In order to have the client's report ready within 24 hours of the test, the examiner must often work long hours, even after a full day's work.
"Some weeks are so hectic, and then I have to work on weekends as well," said Mr de Meyer.
If you are your own boss, you tend to be harder on yourself.
"There are days where I don’t have any tests booked. On those days, I will conducted private criminal investigations or vettings, as I do verification on qualifications for municipalities and other businesses. I am also trained and linked to do criminal records verification via the SAPS-AFIS system. These results are available within 48 hours of the application, and one does not have to go the police station, as I go to the client and take the fingerprints on a scanner (no ink) at their premises or house."
What advice can you give to students who are interested in your field of study?
Forensic Psychophysiology is not for the fainthearted "You hear things you never thought could possibly happen.
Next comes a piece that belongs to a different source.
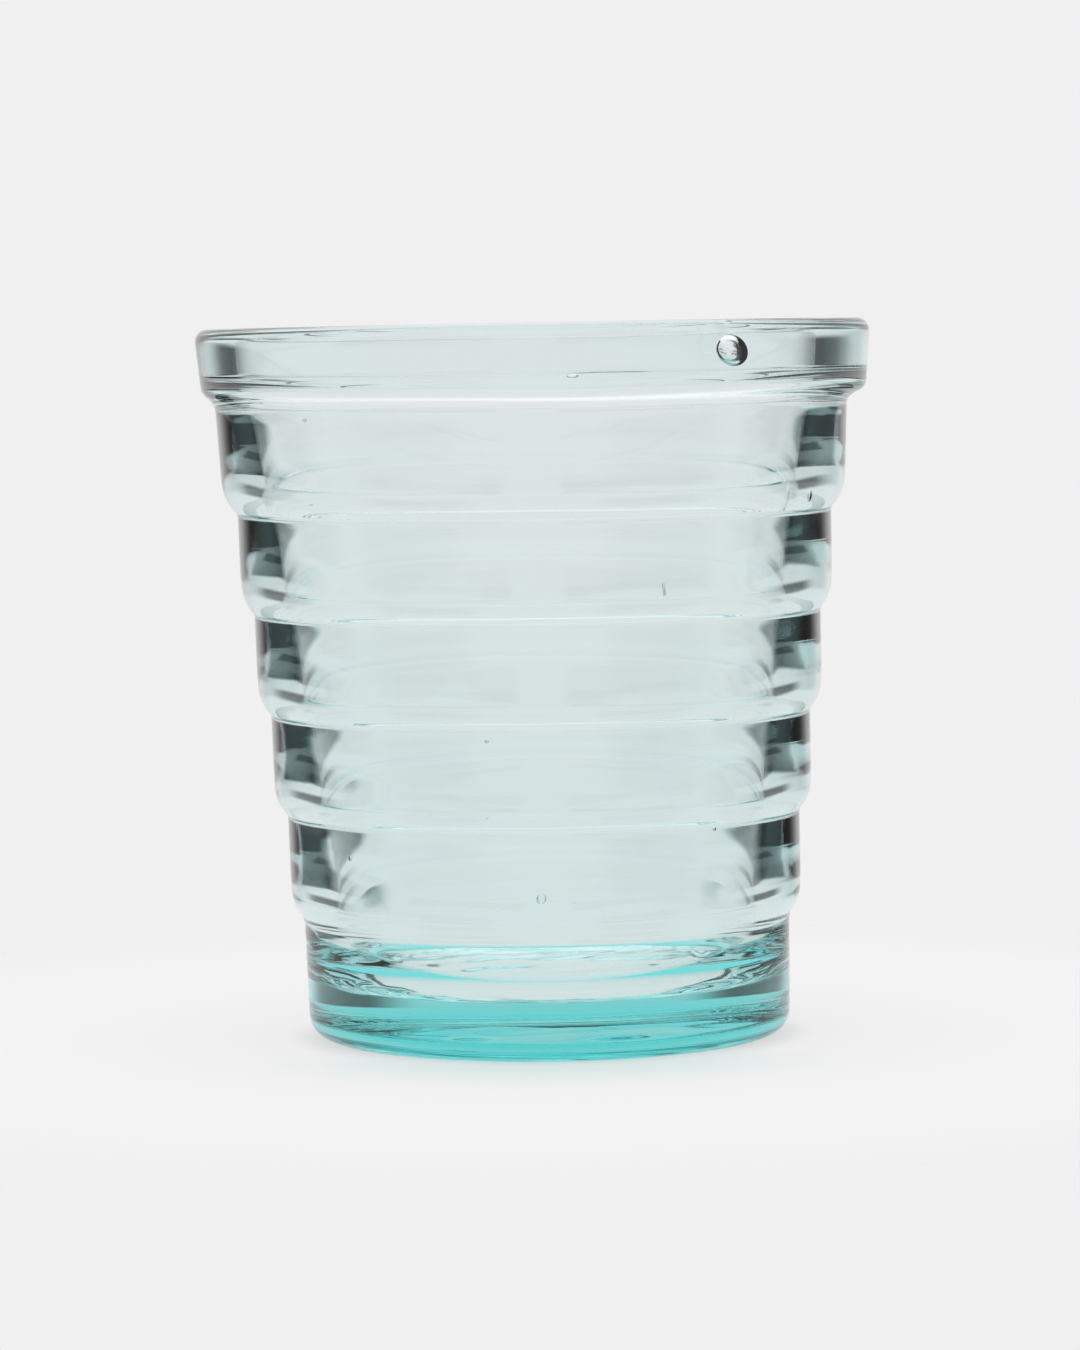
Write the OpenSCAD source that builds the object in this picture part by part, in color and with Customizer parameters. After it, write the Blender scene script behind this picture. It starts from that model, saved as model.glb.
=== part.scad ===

If they want to become an examiner, they must have a genuine interest in the truth, a scientific understanding of how a polygraph instrument and processes work, and be without preconceived notions about people, as looks are deceiving and demeanour is deceptive."
What are the benefits of running a business in a growing economy such as Newcastle?
Polygraph tests were not always affordable and accessible in Newcastle, and the greater Northern KZN, as businesses have to use qualified examiners from out of town to do the tests.
Travelling often cost more than the test itself, forcing businesses to resort to alternative methods of uncovering the truth.
"As I am locally based, I make polygraph testing more affordable to the local businesses in Newcastle and surrounding towns. It is not always easy to be the owner of your own business, but I believe that if you have integrity and you are the best at what you do, then you will always be successful and be supported locally," concluded Mr de Meyer.